That is an interesting suggestion, but it is far from trivial and we would require a separate paper (and collaboration with insurers) to address it. Again, our goal is to present a new statistic that can be used to evaluate the quality of a remote sensing product used as the index in an index insurance scheme. While we use real (instead of simulated) data, our goal is not to evaluate an insurance program (nor to make strong statements about the best index, as argued above). The point that real programs are more complex is well taken; but that should not affect the ability to compute the RIB. We have clarified this point in the manuscript using the following text:

In “Livestock loss models” section we added:

Note that the procedures we are using parallel the actual approach that was used to create the original IBLI contract in northern Kenya, although that original exercise was based on different data sources and a more restricted set of remote sensing based measures (see Chantarat et al., 2013).

This segmented model is very similar to the model used for the initial IBLI contract in northern Kenya (Chantarat et al., 2013). While that earlier work was not guided by the sort of explicit quality standard we propose here, we shall see that this model is in fact our best performing model using the RIB standard.

And in the “Discussion” section we also added:

We assessed a hypothetical and stylized index insurance program. While none of the contracts we analyze have actually been implemented, they closely parallel the original index-based livestock insurance contract implemented in northern Kenya in 2009 [22]. While remote sensing-based prediction of crop yields is more difficult than predicting rangeland forage, these same methods can be applied to crop insurance contracts. For example, [7] apply a related expected utility-based metric to measure the quality of index-based insurance for rice producers in northern Tanzania. In a similar vein, [30] show that the expected utility-based metrics we use can be utilized to evaluate the latest generation of IBLI contracts that prioritize methods that allow earlier detection and payment to producers who are suffering from rangeland stress. In short, while our example contracts have not been implemented, we use to illustrate a method that can be applied to any contract for which it is possible to backcast what payouts would have been in the period covered by the ground reference data. This includes contracts that adjust payments based on concerns about inter-temporal adverse selection (e.g., [12]) or other audit structures that insurers might use to moderate concerns about morally hazardous behaviour by the insured (e.g., see [38]).

4. The livestock mortality dataset is described too hastily.
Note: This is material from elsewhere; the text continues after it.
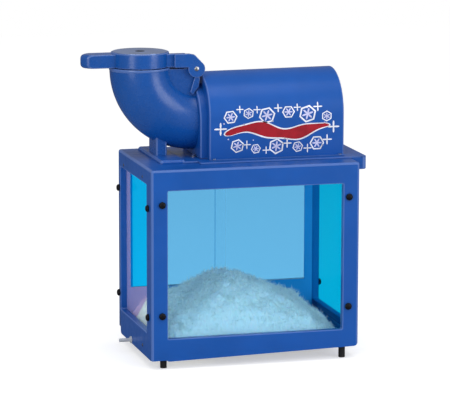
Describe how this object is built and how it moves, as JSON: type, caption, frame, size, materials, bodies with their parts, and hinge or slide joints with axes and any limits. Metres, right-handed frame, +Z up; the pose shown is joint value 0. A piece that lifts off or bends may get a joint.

How many surveys were collected in the 15 locations in total? How many data points, what is the average mortality rate in the dataset? More time should be spent describing the nature of this data.

We have expanded the description of the data set [See response to Reviewer 1, #7 ]

5. The point above may also help to explain the extent to which the differences in RIB are to be expected if the same indexes are applied to the same locations but in 5 years time. In other words, to what extent can one say with certainty that a higher RIB means that an index alway functions better and to what extent may this be just by chance. More time should be spent discussing how the RIB can be used to discern index quality (some tests of significance?) and especially how it should NOT be used. This may require entering a discussion around power in the dataset you currently have. I am not asking you here to prove that these differences are systematic, I am asking mostly to discuss the issue openly and to caution against using the RIB to make assumptions that might be context and time specific.

Our ability to evaluate an insurance program (and hence also our ability to compute a meaningful RIB) depends on the data available. While the RIB is conditional on the overall measure, it still is relevant to address this issue. At the end of the Discussion we state that:

Irrespective of the measure used to evaluate the quality of an index it is necessary to have a time series of observations on what is insured (whether crop yield, livestock mortality, or something else) for good and especially for bad seasons. Observing extreme outcomes is especially important when using rainfall data, as the effect of low rainfall also depends on its distribution throughout the growing season. Such data may not exist and could take many years to collect. Although one can estimate the probabilities of the distribution of crop yield through simulation [1], long-term data is necessary to understand the value of index insurance and to evaluate ways to improve it. In the absence of such data, a reliable quantitative evaluation of the program may not be possible in which case the RIB cannot be estimated.

6. If the data allows it (if the dataset is large enough) I would suggest randomly censoring half the data and calculating the RIB on the remaining random portion. Iterating this process several times and showing the RIB distribution can provide a useful impression of how data-dependent the RIB is, and how much we can expect it to vary by removing a few outliers.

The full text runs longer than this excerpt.